Tellingly, our first glimpse of Steph is her bare legs sprawled on the nightclub floor. She loses the bottom half of those limbs following an accident at Marineland, where she revels in her job as a whale trainer. Like the orca pool, disability can be dangerous cinematic territory, but Audiard spares us the full horror of the incident and its aftermath. So Rust and Bone finds beauty – even serenity – as the camera delves beneath the surface to show wreckage, a drifting body and a cloud of blood.

That same narrative restraint extends into Steph’s painful rehabilitation and growing dependence on Ali as a friend, supporter and part-time lover. The scenes in which Steph takes her first post-amputation swim and later removes her artificial legs to have sex with Ali, could have been sentimental, prurient or just plain weird. Audiard pulls them off with minimal dialogue and a reliance on Schoenaerts and Cotillard to find the emotional truth without embarrassment.

Though it doesn’t start out as a cerebral or deeply romantic relationship, Ali and Steph seem to understand that each needs their physical outlet in order to survive. Her self-image has been constructed around her need to be watched – both by her lovers and in the performance of her job.  As she embraces one of her beloved orcas from the “safe” side of the tank, you can almost see the internal healing process. Similarly, Ali rejoices in the pain as well as the payouts that go with his masochistic sideline in street fighting.

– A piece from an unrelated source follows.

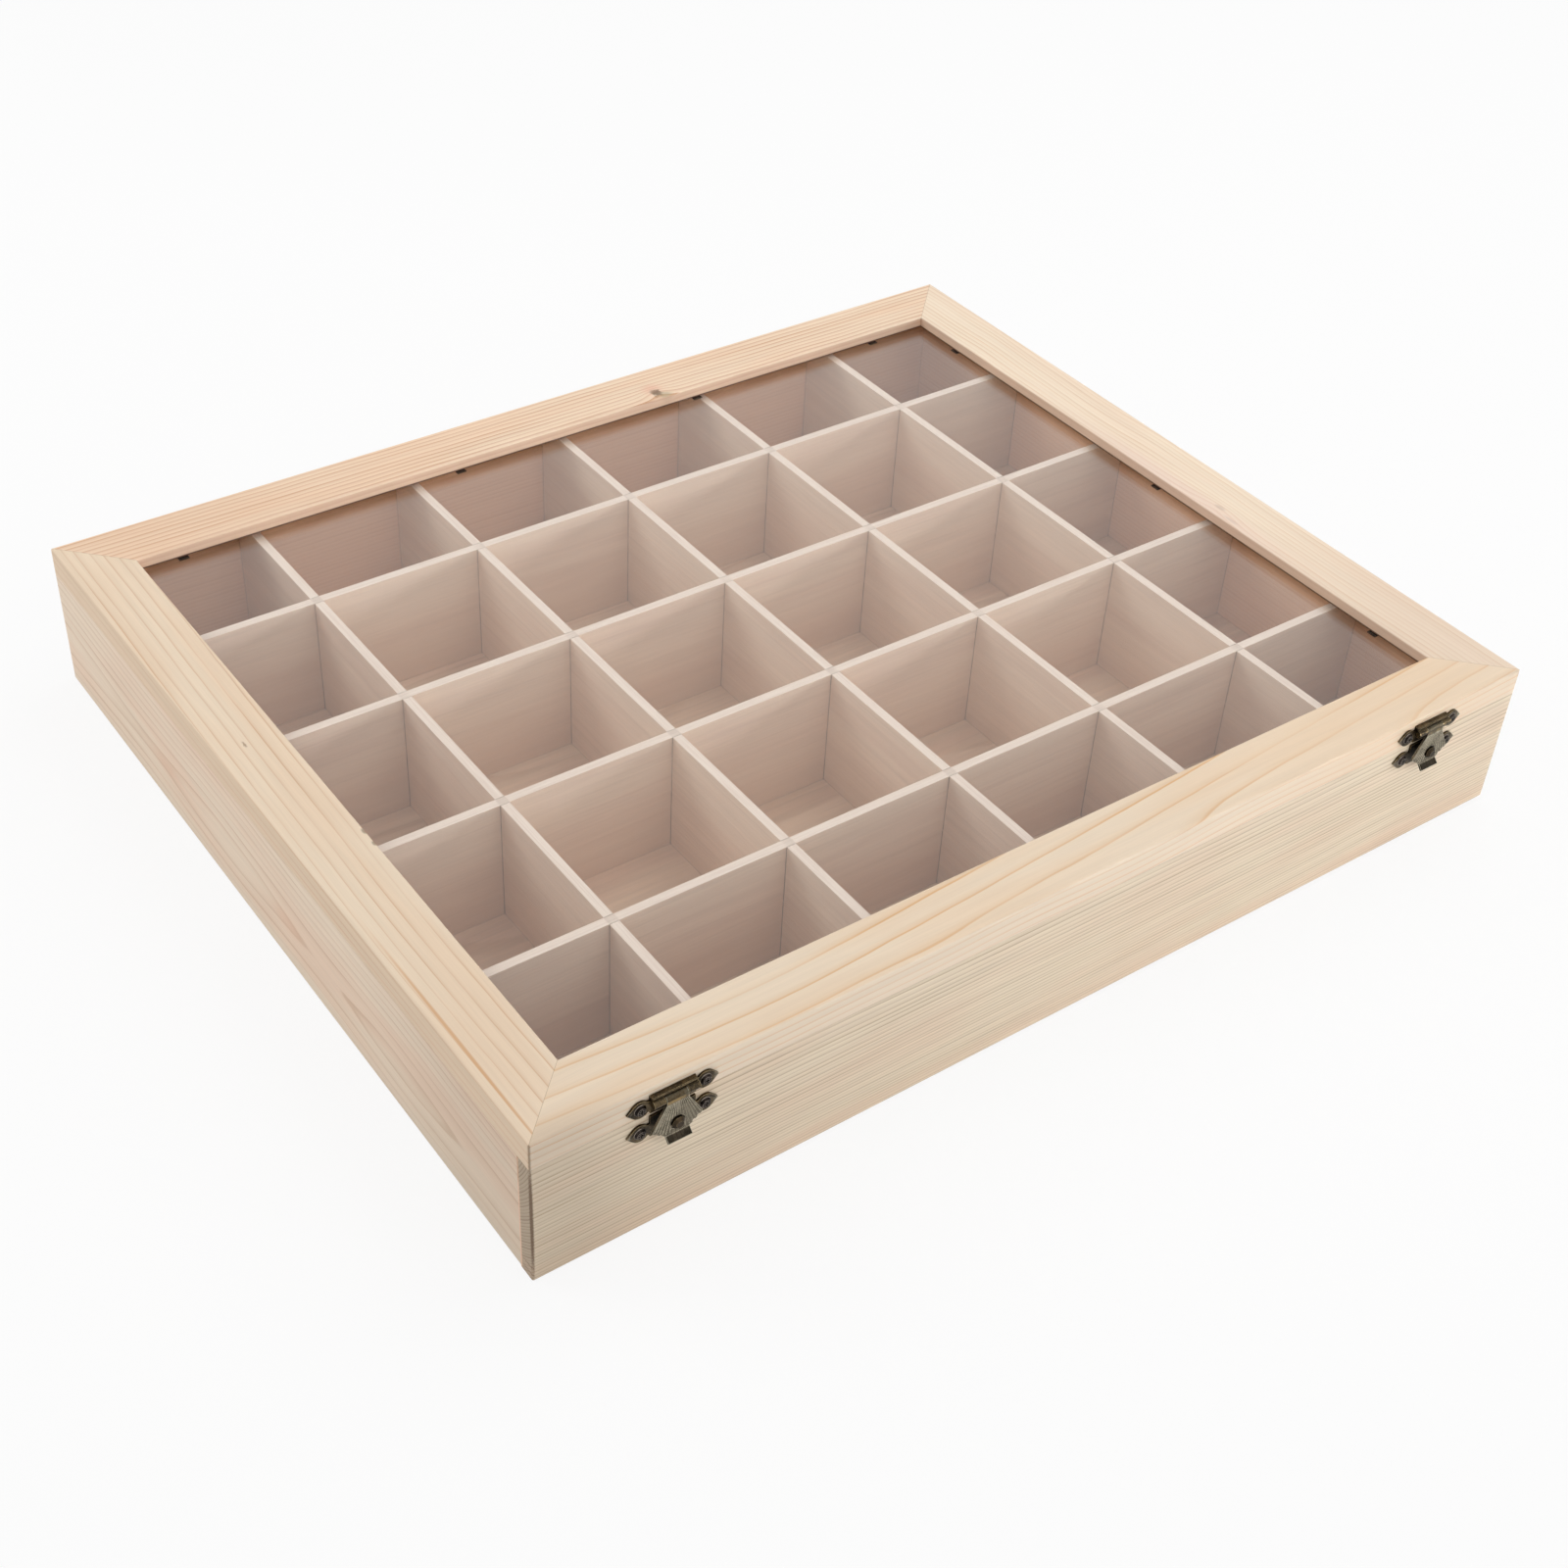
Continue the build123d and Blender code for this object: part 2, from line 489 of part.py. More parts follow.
hinge_lid_screws = []
hinge_box_screws = []
HINGE_SIDES = (("left", -BOX_LENGTH / 2 + HINGE_INSET), ("right", BOX_LENGTH / 2 - HINGE_INSET))
for side_name, x in HINGE_SIDES:
    place = on_back(x)
    lid_leaf = hinge_leaf(1, LID_LEAF_HEIGHT, INNER_ZONES,
                          HINGE_PIN_RADIUS + HINGE_PIN_CLEARANCE, LID_LEAF_SCREW)
    box_leaf = hinge_leaf(-1, BOX_LEAF_HEIGHT, END_ZONES, HINGE_PIN_RADIUS, -BOX_LEAF_SCREW)
    pin = rod(-HINGE_HALF_WIDTH, HINGE_HALF_WIDTH, 0, hinge_axis_out, HINGE_PIN_RADIUS)
    nodes[side_name + "_hinge_lid_leaf"] = place * lid_leaf
    nodes[side_name + "_hinge_box_leaf"] = place * box_leaf
    nodes[side_name + "_hinge_pin"] = place * pin
    for reach in (-LEAF_SCREW_REACH, LEAF_SCREW_REACH):
        nodes["lid_rail_back"] -= place * screw_hole(reach, LID_LEAF_SCREW, HINGE_SHEET)
        nodes["back_wall"] -= place * screw_hole(reach, -BOX_LEAF_SCREW, HINGE_SHEET)
        hinge_lid_screws.append(place * screw_on_sheet(reach, LID_LEAF_SCREW, HINGE_SHEET))
        hinge_box_screws.append(place * screw_on_sheet(reach, -BOX_LEAF_SCREW, HINGE_SHEET))
nodes["hinge_lid_screws"] = Compound(children=hinge_lid_screws)
nodes["hinge_box_screws"] = Compound(children=hinge_box_screws)

# ---- One STEP file for each node ----
os.makedirs("parts", exist_ok=True)
for node_name, solid in nodes.items():
    export_step(solid, "parts/" + node_name + ".step")
print("seam height %.2f, rail width %.2f, %d nodes" % (seam, rail_width, len(nodes)))
print("lid hinge axis y %.3f z %.3f" % (BOX_DEPTH / 2 + hinge_axis_out, seam))
print("latch axis y %.3f z %.3f" % (-BOX_DEPTH / 2 - LATCH_AXIS_OUT, seam + LATCH_AXIS_RISE))
print("pitches %.3f by %.3f, divider top %.2f" % (column_pitch, row_pitch, divider_top))
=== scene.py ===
# %% [markdown]
# # A pine collector's box, dressed
# The box is a tray of thin pine boards with a grid of dividers, under a mitred lid with a
# pane of glass. Its solids come ready made, at their real size. This file gives every one
# of them its finish, adds the few things too fine to be solids, and sets up a small studio.
#
# We load the solids first. Each keeps its place in its own mesh, so a point of a material's
# Object coordinates is a point of the box, in metres, and stays with the piece when the lid
# or a latch moves. That is what lets wood grain be written as a formula of place.

# %% Load the solids
import math

import bpy
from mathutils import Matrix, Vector


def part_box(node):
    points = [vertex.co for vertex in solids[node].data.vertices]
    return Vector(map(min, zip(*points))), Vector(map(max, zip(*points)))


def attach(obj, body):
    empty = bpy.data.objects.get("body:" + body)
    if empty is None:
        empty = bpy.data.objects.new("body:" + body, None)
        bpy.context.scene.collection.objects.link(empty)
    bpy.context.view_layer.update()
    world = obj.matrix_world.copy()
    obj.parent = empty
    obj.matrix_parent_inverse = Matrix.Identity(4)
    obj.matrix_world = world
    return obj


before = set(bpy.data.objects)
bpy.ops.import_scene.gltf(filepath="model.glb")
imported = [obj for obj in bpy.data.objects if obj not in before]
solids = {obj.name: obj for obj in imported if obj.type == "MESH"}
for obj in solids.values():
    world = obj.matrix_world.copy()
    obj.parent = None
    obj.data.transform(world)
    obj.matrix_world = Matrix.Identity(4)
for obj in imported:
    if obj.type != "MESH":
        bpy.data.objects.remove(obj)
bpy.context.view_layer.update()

# %% [markdown]
# ## Measures
# Everything below is placed from the solids' own corners, so nothing here repeats the
# drawing. The boards are described in millimetres, because wood is: growth rings lie one to
# three millimetres apart, and a fibre is a tenth of one.

# %% Measures taken from the solids
MM = 0.001
PER_METRE = 1000.0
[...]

Shorn of its usual cinematic glamour, the Côte d’Azur is shown here as just another recession-hit backwater – albeit with better beaches. Audiard and cinematographer Stéphane Fontaine have a fondness for point of view shots, huge close-ups and camera angles that are sometimes perverse. So Ali’s first glimpse of the coastline at Antibes isn’t a breath-taking vision of blue ocean but a quick skim across the horizon from just over his right shoulder. A little later, he wakes from nap on the beach and the foreground of the frame is entirely filled by Steph’s giant nipples. Subtle it isn’t. But there are beautiful images here too, including the symphony of glossy black skin and foam as the whales go through the diving routine that precedes the accident.

Ali’s involvement in illegal surveillance seems like an unnecessary subplot here, put in purely to engineer a massive bust-up with his sister. They could have just fallen out over his treatment of Sam. But this is a minor fault in a film that knows exactly where it’s going from the moment Ali and Steph first meet, yet still keeps you wondering whether it will deliver the big emotional pay-off.

Marion Cotillard already has an Oscar for the baffling and convoluted La Vie en Rose, but I found her performance here far more impressive and affecting. When Steph loses her legs she is literally cast adrift – professionally and personally – and it’s fascinating to watch Cotillard rebuild this woman from the ground up. As her unlikely saviour, Matthias Schoenaerts gives us a man of many contradictions whose heart finally proves to be as reliable as his fists.